David Byrne is an enigmatic character, one which very few artists could ever dream of holding a candle up to. However, one person that even the former Talking Heads singer would concede creative defeat to would be the late David Bowie. Byrne, never shy to discuss is admiration for the Starmnam has openly discussed how Bowie has been a constant source of inspiration throughout his career and how the great man has inspired him to improve his own artistry.
The respect that Byrne has for Bowie certainly did not fall on deaf ears. Bowie was also a huge admirer of his work, so much so that when The Starman was inducted into the Rock and Roll Hall of Fame back in 1996, he gave Byrne the call to induct him. Held at the Waldorf-Astoria Hotel in New York, the Rock and Roll Hall of Fame class of 1996 was an illustrious one. Featuring counter-culture royals Jefferson Airplane, Little Willie John, Gladys Knight and the Pips, Bowie’s prog-rock friends Pink Floyd, ’60s stars the Shirelles, the iconic the Velvet Underground, Pete Seeger, Tom Donahue, and, of course, David Bowie.
“Hello!” he begins his speech, “When David Bowie came along, rock and roll needed a shot in the arm, and when I first saw him it was a shock and very familiar, it was very necessary, it was something that was needed,” he said, passionately delivering the words straight from his heart.
Byrne continues to deliver a plethora of words and ideas, attributing them to Bowie: “It was visionary, it was tasteless, it was glamorous, it was perverse,” he said. “It was liberation, it was genocide, it was a dream and it was a nightmare, it was about sex and drugs,” And on and on. It showed off the giant influence Bowie had on Byrne and countless like him across the globe.
Not only did he deliver an iconic induction of Bowie into the most illustrious, exclusive club in music, but he has spoken about how The Thin White Duke’s album Low provided him with a life-changing moment at a pivotal point in his life following him moving to New York City and forming Talking Heads. In a feature with Pitchfork from a number of years ago, Byrne went through his life via the records that meant the most to him at that given time with Bowie soundtracking arguably the most important era of his life.

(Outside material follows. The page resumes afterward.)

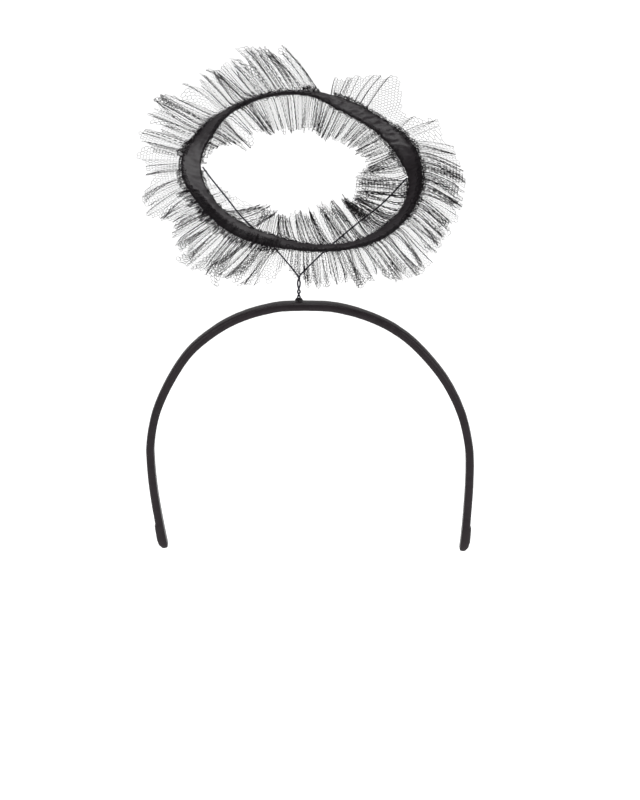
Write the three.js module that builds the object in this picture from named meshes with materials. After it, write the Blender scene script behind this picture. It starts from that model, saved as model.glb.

“Now I’m in New York, in a band with Chris Frantz and his girlfriend, Tina [Weymouth], and we didn’t have a super-duper plan,” Byrne notes. “I had ambitions to be a fine artist and show in galleries, but I was also writing songs. This club, CBGB, had opened around the corner, and there were bands like Television playing, and Patti Smith was doing poetry readings. We thought, If we learn some songs, we can play there,” he added.
Byrne was working in the day as a self-described ‘stat man’ for a company that designed Revlon counter displays during this period, but music was his dream. He would work alone, in a dark room where his colleagues would leave him to do his work and his only company was a radio, an addition which would make his job just about tolerable.
“Bowie was on the radio a little bit, and he was a huge influence for a lot of people,” Byrne continued. “I was aware of all the Ziggy Stardust stuff, and then him moving onto the Berlin stuff. Somewhere around this time, in the late ’70s, after we made our first record, we met Brian Eno, who had worked with him on Low, and that was very cool for us.
“In 1980, I went with Toni Basil to see Bowie in The Elephant Man,” the former Talking Heads singer fondly recalled. “He was reading the collected speeches of Fidel Castro at the time, and he gave me the book and said, ‘You might enjoy this.’ I dutifully read it. Castro could really ramble on. Really ramble on,” Byrne reminisced.
A character like David Byrne feels wholly original and a unique, one-off talent but Bowie was the pioneering visionary who made it even possible for an act like Talking Heads to be successful in the world as well as providing with the courage to go ahead and chase their dream. That’s why it’ll almost be impossible for the world to ever witness another mercurial talent on the level of Bowie because, after all, he smashed down all the barriers that were there to be brought down and, for that, we will always be thankful.